On Wed, Mar 25, 2009 at 11:33 AM, Paul Hartman
<paul.hartman+gen...@gmail.com> wrote:
> On Wed, Mar 25, 2009 at 11:38 AM, Kevin O'Gorman <kogor...@gmail.com> wrote:

>>> 2. Character encodings are easy: use Unicode. :)
>>> http://www.unicode.org/charts/symbols.html
>>
>> Yes they're easy.  My question is about whether they have any effect
>> on use of Symbol  So far I see no evidence of it.
>
> Okay, now I realize "Symbol" is the name of a specific font. I hadn't
> really picked up on that before :)
>
> After a bit of Googling, it seems the accepted solution is to use HTML
> entities for those symbols and not try to use the raw characters as
> you are attempting to do.
>
> http://en.wikipedia.org/wiki/List_of_XML_and_HTML_character_entity_references
>
> Does that contain all of the symbols you need?

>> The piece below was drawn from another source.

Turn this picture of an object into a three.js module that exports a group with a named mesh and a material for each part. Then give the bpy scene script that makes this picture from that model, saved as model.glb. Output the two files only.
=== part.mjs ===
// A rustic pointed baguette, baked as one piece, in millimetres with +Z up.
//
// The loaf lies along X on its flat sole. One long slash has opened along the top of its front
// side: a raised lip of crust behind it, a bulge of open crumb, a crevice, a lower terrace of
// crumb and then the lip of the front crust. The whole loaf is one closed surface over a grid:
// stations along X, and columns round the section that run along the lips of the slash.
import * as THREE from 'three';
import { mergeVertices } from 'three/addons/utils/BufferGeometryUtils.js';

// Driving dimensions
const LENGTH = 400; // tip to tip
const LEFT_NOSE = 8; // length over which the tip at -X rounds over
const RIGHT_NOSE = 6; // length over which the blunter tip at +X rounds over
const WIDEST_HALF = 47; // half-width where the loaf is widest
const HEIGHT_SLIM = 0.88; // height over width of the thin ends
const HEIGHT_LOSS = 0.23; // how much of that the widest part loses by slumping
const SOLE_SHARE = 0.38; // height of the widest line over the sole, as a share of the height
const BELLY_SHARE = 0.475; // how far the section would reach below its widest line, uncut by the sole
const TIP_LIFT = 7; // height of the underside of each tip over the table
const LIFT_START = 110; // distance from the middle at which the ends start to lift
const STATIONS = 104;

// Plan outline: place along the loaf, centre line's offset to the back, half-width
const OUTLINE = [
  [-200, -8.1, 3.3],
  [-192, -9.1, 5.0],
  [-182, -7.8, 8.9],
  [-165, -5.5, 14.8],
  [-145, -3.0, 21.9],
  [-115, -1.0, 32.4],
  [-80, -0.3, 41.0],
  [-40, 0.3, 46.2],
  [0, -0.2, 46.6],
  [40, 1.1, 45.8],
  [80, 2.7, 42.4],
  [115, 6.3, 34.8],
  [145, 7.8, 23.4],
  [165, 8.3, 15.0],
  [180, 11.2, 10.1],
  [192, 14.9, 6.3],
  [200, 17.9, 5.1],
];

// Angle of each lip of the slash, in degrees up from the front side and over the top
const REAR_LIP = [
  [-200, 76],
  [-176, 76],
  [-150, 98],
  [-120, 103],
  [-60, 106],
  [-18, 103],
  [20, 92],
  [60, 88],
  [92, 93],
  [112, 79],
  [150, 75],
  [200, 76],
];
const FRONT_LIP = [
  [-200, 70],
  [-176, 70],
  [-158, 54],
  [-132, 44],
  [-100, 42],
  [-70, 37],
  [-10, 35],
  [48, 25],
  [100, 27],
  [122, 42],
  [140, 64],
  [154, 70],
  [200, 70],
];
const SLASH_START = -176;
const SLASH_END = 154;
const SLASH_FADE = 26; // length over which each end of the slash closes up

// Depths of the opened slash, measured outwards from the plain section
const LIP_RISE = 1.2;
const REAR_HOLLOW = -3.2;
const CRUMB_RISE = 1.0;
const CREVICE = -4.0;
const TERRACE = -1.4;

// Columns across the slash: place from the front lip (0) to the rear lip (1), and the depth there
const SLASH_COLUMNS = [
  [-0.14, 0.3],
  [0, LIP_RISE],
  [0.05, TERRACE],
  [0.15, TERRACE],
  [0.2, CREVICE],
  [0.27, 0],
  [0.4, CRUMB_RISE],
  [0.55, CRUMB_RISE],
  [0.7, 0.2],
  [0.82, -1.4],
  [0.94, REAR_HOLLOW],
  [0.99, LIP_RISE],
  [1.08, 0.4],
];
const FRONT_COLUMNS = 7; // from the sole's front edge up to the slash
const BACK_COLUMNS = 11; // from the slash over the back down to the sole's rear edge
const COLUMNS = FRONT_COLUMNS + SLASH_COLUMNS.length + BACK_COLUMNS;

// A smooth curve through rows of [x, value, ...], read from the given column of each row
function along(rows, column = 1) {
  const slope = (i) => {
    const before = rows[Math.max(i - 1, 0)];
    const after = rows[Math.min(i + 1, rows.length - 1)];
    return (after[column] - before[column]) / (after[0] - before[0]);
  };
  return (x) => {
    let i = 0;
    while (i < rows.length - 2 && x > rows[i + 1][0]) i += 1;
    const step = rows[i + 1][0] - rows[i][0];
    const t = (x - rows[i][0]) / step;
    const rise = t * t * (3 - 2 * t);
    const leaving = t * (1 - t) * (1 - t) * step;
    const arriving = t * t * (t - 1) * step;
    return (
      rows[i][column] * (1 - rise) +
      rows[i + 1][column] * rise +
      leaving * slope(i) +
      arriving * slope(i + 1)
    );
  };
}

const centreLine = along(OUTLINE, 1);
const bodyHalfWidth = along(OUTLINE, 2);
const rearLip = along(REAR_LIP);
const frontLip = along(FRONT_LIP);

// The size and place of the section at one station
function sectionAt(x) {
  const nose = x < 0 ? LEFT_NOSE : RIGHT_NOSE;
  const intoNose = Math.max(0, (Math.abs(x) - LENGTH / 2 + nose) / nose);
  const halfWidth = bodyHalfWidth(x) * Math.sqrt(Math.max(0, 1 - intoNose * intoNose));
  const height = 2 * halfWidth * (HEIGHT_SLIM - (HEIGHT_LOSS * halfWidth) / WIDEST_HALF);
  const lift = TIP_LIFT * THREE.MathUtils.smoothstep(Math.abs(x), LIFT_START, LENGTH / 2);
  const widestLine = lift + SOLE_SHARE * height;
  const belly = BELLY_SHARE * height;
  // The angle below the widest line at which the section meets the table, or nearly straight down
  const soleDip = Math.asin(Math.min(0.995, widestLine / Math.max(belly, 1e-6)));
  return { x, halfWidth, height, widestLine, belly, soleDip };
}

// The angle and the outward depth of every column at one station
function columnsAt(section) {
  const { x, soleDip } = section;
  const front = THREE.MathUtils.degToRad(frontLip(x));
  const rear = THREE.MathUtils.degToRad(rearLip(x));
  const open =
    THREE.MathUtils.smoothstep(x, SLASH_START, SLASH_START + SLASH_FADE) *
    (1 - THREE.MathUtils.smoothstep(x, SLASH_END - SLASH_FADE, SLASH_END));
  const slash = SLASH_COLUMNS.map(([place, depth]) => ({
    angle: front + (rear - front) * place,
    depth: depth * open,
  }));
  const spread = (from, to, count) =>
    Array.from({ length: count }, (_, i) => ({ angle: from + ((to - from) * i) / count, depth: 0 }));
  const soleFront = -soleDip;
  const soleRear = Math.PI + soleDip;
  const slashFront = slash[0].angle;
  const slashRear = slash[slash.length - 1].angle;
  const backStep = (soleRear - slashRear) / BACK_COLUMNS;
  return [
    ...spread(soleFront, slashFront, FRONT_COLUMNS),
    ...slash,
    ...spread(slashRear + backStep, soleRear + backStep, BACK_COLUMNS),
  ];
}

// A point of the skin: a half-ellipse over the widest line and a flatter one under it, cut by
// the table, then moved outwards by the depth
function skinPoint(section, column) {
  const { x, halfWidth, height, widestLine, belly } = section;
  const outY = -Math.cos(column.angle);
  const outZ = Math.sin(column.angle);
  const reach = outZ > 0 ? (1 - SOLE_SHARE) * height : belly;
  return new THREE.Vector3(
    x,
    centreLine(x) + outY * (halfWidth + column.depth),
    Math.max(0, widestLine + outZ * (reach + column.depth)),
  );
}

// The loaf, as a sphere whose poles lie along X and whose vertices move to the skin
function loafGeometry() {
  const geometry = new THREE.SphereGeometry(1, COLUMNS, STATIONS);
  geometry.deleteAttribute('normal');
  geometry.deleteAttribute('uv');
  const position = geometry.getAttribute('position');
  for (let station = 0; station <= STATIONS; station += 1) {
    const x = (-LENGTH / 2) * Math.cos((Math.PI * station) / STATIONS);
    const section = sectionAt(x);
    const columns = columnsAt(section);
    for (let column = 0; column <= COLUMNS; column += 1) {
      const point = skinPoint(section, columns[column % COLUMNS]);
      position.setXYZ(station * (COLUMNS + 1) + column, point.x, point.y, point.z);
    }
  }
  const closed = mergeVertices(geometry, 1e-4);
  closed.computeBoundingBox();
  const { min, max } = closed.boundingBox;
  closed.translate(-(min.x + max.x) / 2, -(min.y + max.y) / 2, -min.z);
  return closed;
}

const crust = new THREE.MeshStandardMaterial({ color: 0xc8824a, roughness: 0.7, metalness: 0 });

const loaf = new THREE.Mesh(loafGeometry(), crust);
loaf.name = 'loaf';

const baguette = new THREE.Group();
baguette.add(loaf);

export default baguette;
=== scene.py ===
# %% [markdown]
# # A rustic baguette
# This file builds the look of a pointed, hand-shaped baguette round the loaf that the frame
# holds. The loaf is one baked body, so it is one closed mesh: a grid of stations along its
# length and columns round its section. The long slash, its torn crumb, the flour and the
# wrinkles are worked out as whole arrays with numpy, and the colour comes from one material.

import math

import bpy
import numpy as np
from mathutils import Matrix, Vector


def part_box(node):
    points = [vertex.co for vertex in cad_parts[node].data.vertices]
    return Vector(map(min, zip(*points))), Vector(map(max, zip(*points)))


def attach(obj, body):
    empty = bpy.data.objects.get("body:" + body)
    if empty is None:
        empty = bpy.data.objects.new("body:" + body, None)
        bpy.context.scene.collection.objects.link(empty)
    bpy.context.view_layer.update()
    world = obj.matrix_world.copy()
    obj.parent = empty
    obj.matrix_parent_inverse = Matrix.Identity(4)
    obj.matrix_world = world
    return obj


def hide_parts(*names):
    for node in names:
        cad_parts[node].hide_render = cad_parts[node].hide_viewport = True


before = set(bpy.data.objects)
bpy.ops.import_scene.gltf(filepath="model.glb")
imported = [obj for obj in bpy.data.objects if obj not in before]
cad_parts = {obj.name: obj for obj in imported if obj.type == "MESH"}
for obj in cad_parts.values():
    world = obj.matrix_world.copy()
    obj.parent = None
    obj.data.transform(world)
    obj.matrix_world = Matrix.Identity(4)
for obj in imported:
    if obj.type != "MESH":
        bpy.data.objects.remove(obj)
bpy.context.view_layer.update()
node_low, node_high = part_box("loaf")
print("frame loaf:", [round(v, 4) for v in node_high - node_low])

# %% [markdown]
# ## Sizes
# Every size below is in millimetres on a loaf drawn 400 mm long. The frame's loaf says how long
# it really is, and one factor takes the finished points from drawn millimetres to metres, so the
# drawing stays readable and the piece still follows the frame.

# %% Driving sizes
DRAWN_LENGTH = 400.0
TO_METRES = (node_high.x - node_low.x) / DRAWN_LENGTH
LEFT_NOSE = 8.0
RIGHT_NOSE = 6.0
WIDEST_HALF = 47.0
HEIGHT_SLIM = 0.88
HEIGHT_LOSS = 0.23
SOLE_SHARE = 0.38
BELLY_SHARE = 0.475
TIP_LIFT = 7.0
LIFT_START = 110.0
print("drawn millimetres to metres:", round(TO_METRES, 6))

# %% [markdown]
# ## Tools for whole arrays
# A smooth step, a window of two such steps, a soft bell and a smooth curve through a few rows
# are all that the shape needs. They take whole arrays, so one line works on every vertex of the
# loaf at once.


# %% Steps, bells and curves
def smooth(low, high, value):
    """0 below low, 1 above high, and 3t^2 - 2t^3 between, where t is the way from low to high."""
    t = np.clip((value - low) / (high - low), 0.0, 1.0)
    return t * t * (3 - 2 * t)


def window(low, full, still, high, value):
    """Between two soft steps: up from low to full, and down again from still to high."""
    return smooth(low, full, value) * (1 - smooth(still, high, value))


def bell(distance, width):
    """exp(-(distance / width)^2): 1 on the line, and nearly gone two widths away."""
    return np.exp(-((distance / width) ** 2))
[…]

If there are any
> others, you should be able to use the unicode versions.

Sigh.  My stuff is not for a mass audience.  I can expect them to
install a font,
and I'd really not like to be fooling with entities that much -- composition is
laborious.  It's really annoying to me to have a font on my own system that
is inacessable through browser features that were apparently designed to
allow just that.

And Unicode is a complete mystery to me.  I see stuff come in and display
as it should, but as an author it's just something I've never used.  How do
you compose such stuff on a standard US-English keyboard and system?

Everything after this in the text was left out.